McCoy is originally from the Capital District and graduated from Colonie Central High School. He wasn't a skier then, but had a friend who wanted company to attend a meeting of the high school ski club and McCoy went along. By the time that meeting ended, he had been elected president of the group. His introduction to skiing came through arranging club bus trips. McCoy came to Killington 21 years ago to work in retail and switched over to operations four years ago. He has been in change at Pico since 2016. 

"We are the quintessential old Vermont ski area,” he said earlier this week. "This is a friendly, welcoming place. All trails lead back to the main base lodge where there are real fireplaces on all three floors."

No gas fires in this lodge. "We'll burn seven chords of wood this winter," he said. 

The homey atmosphere of Pico is no surprise to its Rutland clientele which has been loyal to the hill since the beginning. 

"This is a much-loved mountain by locals,” one said last week.   

So, with spring skiing on the agenda in the weeks to come. keep Pico in mind.

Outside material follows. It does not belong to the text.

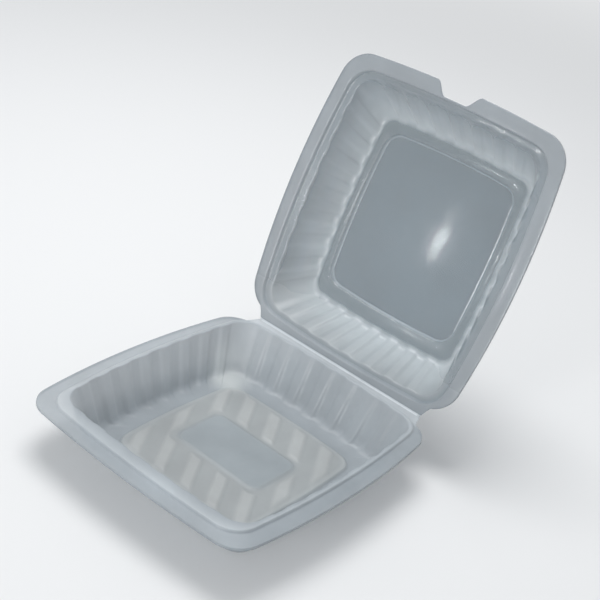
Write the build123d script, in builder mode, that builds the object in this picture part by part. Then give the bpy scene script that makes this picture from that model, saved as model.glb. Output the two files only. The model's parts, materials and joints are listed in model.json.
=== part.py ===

It is much more than just a drive-by ski hill.


Friends of the Big Tupper Ski Area in Tupper Lake have launched a campaign to be taken over and operated by the Olympic Regional Development Authority. Big Tupper was started as a local community project in the early 1960s and operated under various ownership until 2009, when a local volunteer organization took over operations. It has been closed for the past five years. ORDA currently operates the Whiteface, Gore and Belleayre ski areas. 


Reconstruction of the Mid Mountain lodge at Whiteface has begun. The original lodge burned down in November. The $14 million project is expected to be in full operation for the 2021-22 ski season.


There is nothing new to report on the long discussed New York State Ski Museum and related Hall of Fame. A New York State grant to help underwrite the project has not produced progress so far and there is no related work underway at the proposed site by the Ski Bowl on Route 28 in North Creek.